Braemar Hospital was recently featured in the Waikato Business News.

Conrad Engelbrecht is used to seeing people on the ‘medical merry-go-round’. By the time they get to him they may have spent years visiting GPs, specialists, osteopaths, chiropractors, physiotherapists and acupuncturists, searching for the ‘Holy Grail’ that will take their pain away.

“Most of the time, it is an endless round of tests, scans, operations and medications, some of which may be helpful but others that are not. It can be frustrating and depressing. In the end, patients end up in ‘Stuckville’ with no further options. It is not a pleasant place to be.”

Dr Engelbrecht specialises in pain management, a field that has interested him since he completed his medical studies in South Africa and worked as a GP before joining Waikato DHB as an anaesthetist and pain management specialist. He has just opened a pain clinic at Braemar Hospital.

He says pain management is a complex area. “Acute pain is the body’s warning system. It has a real purpose in warning us that something is not right and needs to be checked out. Once the cause has been diagnosed and treated, unless it is a serious disease, the pain normally goes away within three months. But some pain persists, even when it has outlived its usefulness and has no further purpose.”

When that happens, patients assume something is still wrong and begin an endless round of tests and procedures, searching for the cause. “We live in an age when people feel they should be able to find a cause and cure and have pain-free lives. Whereas 30 years ago, we might have accepted we had back pain and nothing much could be done about it, people now spend years – often on Google – searching for the Holy Grail. It’s an awful spiral. They get worried and fearful; they become less

active, and socialise less; they take more sick leave and may give up work. Their anxiety promotes more pain. Some may even take their own lives.”

The result is a huge cost in healthcare and lost productivity. “Estimates are that one third of the world’s population has chronic back pain; eight out of 10 will have some incident of chronic pain in their lifetime. “

Pain management, he says, can be the circuit breaker. “It opens the door to acceptance – not resignation – that a person has a health problem for which no cure exists, but which they can manage with good results.” A parallel would be a person with diabetes. “They need to have meds, be screened and monitored and make significant changes to their life, but they can still have an incredible quality of life.”

He says some people find it hard to accept they have run out of options for a cure and that they may have to interpret their health differently. They may also resent any implication that the pain is not real or ‘all in their head’ if a cause cannot be identified. “We reassure them that what they are feeling is real and explain how pain is woven through the brain.”
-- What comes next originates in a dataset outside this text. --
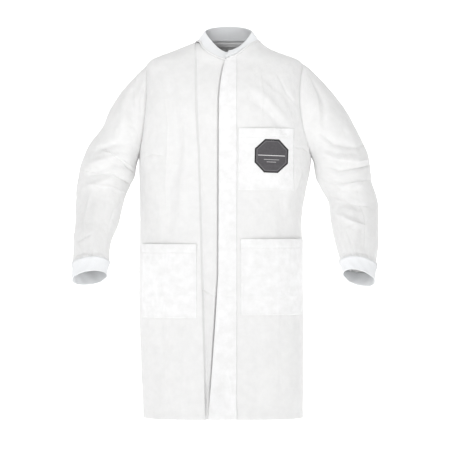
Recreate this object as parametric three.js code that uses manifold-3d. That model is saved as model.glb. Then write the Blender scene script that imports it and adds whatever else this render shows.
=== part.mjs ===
// Long-sleeved lab coat of thin nonwoven cloth: concealed snap front, knitted stand collar, knitted cuffs,
// a chest pocket with a badge patch and two hip pockets. It hangs as it does on a wearer.
// Millimetres, +Z up, +X to the wearer's left, -Y to the front. The origin is the middle of the neck,
// level with the seam that joins the collar to the back.
import * as THREE from "three";
import { mergeVertices } from "three/addons/utils/BufferGeometryUtils.js";
import Module from "manifold-3d";

const wasm = await Module();
wasm.setup();

// ---- Driving sizes: body -------------------------------------------------------------------------------
const coatLength = 1050; // neck seam to hem
const neckHalfWidth = 86;
const neckFrontDepth = 60; // neck opening, from its middle to the throat side
const neckBackDepth = 58;
const frontNeckDrop = 54; // the throat lies this far below the neck seam at the back
const sideNeckDrop = 0;
const shoulderHalfWidth = 219;
const shoulderDrop = 62;
const chestHalfWidth = 241;
const armpitDrop = 322;
const waistHalfWidth = 227;
const waistDrop = 505;
const hipHalfWidth = 231;
const hipDrop = 690;
const hemHalfWidth = 224;
const chestFrontDepth = 130;
const hemFrontDepth = 140;
const chestBackDepth = 118;
const hemBackDepth = 128;
const shoulderSway = -13; // the shoulders lie this far towards the wearer's right
const waistSway = -24;
const hemSway = -18;
const clothThickness = 1.2;
const seamGap = 0.3; // half the clearance between two neighbouring pieces

// ---- Driving sizes: front opening ----------------------------------------------------------------------
const placketSeam = 20; // the fly is stitched down along this line
const frontEdgeTop = -12; // free edge of the wearer's left front, at the throat
const frontEdgeChest = -29;
const frontEdgeHem = -58;
const frontSplit = 300; // below this drop both front edges swing open
const underlapEdge = -6; // free edge of the wearer's right front, under the fly
const rightEdgeTop = -97; // fold of the wearer's right front
const rightEdgeSplit = -88;
const rightEdgeHem = -68;
const hingeGap = 1.5; // clearance between a swinging edge and the panel it swings on

// ---- Driving sizes: snaps ------------------------------------------------------------------------------
const snapCount = 5;
const firstSnapDrop = 93;
const snapPitch = 150;
const flyMargin = 7; // the fly reaches this far below the middle of the last snap
const flyLength = firstSnapDrop + (snapCount - 1) * snapPitch + flyMargin; // drop of the end of the fly
const snapInset = 8; // from the free edge to the middle of a snap
const capRadius = 5.6;
const socketRadius = 5;
const studTipRadius = 1.75;
const shankRadius = 1;
const snapClearance = 0.35;
const headThickness = 0.9; // cap, stud flange and post flange
const socketThickness = 1.8;

// ---- Driving sizes: collar, sleeves, pockets, badge ----------------------------------------------------
const collarRim = { halfWidth: 66, frontDepth: 60, backDepth: 46 }; // the band's upper edge, from above
const collarRise = { throat: -33, side: 25, back: 44 }; // heights of the upper edge above the back neck seam
const collarThickness = 2;
const collarLap = 3.4; // the wearer's left end of the collar passes this far in front of the other
const tapeWidth = 12;
const sleeveLength = 560; // armpit level to the start of the cuff, along the drop
const sleeveSpread = 200; // how far the sleeve leans away from the shoulder
const armholeDepth = 74;
const armholeBite = { left: 0.5, right: 0.36, back: 0.62 }; // in radians, into each front and into the back
const elbowHalfDepth = 68;
const wristHalfDepth = 47;
const forearmReach = 96; // the wrist is this far in front of the shoulder
const cuffLength = 42;
const cuffTaper = 4;
const chestPocket = { left: 24, right: 178, top: 247, bottom: 418, bulge: 8 };
const leftPocket = { left: 30, right: 207, top: 552, bottom: 762, bulge: 10 };
const rightPocket = { left: -243, right: -90, top: 566, bottom: 770, bulge: 10 };
const badgeWidth = 92;
const badgeCentre = { across: 115, drop: 324 };
const badgeThickness = 0.9;
const layerGap = 0.45; // between layers of cloth that lie on each other

// ---- Looks ---------------------------------------------------------------------------------------------
const nonwoven = { color: 0xf1f3f5, roughness: 0.85, metalness: 0 };
const ribKnit = { color: 0xe9ebee, roughness: 0.95, metalness: 0 };
const snapPlastic = { color: 0xf4f4f0, roughness: 0.35, metalness: 0 };
const badgeBlack = { color: 0x504e52, roughness: 0.6, metalness: 0 };

const coat = new THREE.Group();

function addPiece(name, look, geometry) {
  const mesh = new THREE.Mesh(geometry, new THREE.MeshStandardMaterial(look));
  mesh.name = name;
  coat.add(mesh);
  return mesh;
}

// ---- Curves and closed sheets --------------------------------------------------------------------------

// A smooth curve through [place, value] points that never overshoots them, carried on straight past its ends.
function profile(points) {
  const slopes = points.slice(1).map(([x, y], i) => (y - points[i][1]) / (x - points[i][0]));
  const tangents = points.map((_, i) => {
    const before = slopes[Math.max(0, i - 1)];
    const after = slopes[Math.min(slopes.length - 1, i)];
    return before * after <= 0 ? 0 : (2 * before * after) / (before + after);
  });
  return (x) => {
    const last = points.length - 1;
    if (x <= points[0][0]) return points[0][1] + tangents[0] * (x - points[0][0]);
    if (x >= points[last][0]) return points[last][1] + tangents[last] * (x - points[last][0]);
    const i = points.findIndex(([place]) => place > x) - 1;
    const span = points[i + 1][0] - points[i][0];
    const t = (x - points[i][0]) / span;
    const rise = points[i][1] + t * t * (3 - 2 * t) * (points[i + 1][1] - points[i][1]);
    const lean = t * (1 - t) * ((1 - t) * tangents[i] - t * tangents[i + 1]) * span;
    return rise + lean;
  };
}

function steps(from, to, count) {
  return Array.from({ length: count + 1 }, (_, i) => from + ((to - from) * i) / count);
}

function solidVolume(position, index) {
  const a = new THREE.Vector3();
  const b = new THREE.Vector3();
  const c = new THREE.Vector3();
  let volume = 0;
  for (let i = 0; i < index.length; i += 3) {
    a.fromBufferAttribute(position, index[i]);
    b.fromBufferAttribute(position, index[i + 1]);
    c.fromBufferAttribute(position, index[i + 2]);
    volume += a.dot(b.cross(c)) / 6;
  }
  return volume;
}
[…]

He says getting to the root cause of the pain is essential. “It’s like peeling away the layers of an onion. It’s hard to peel off the layers to get to the core. Pain may be seated in stress that has sensitised the nervous system, heightening tension and contributing to discomfort.” An example could be a young labourer on ACC with a back injury, who may be stressed about finances, caring for his family and future work. “If I ask him to rank his pain out of ten, he may say 9, because stress is contributing to his pain, whereas his pain may be moderate. Patients often use pain scores to demonstrate their distress.”

He says his aim is to get to a person to a place where life expands and pain becomes a smaller component. “Pain is side-lined. It is no longer central to their lives.” This can be achieved through pain relief, medication, pain psychology such as distraction techniques, mindfulness and cognitive behaviour therapy, and physical therapies that get people to move again in a way that doesn’t aggravate their pain. “You control what you do rather than the pain controlling what you do.”

The field of pain management is a biopsychosocial, spiritual model of care and hugely rewarding, he says. It has parallels with a GP practice, “where you can build a relationship with patients”. Seven out of 10 patients that get the right mix will improve after 12 months.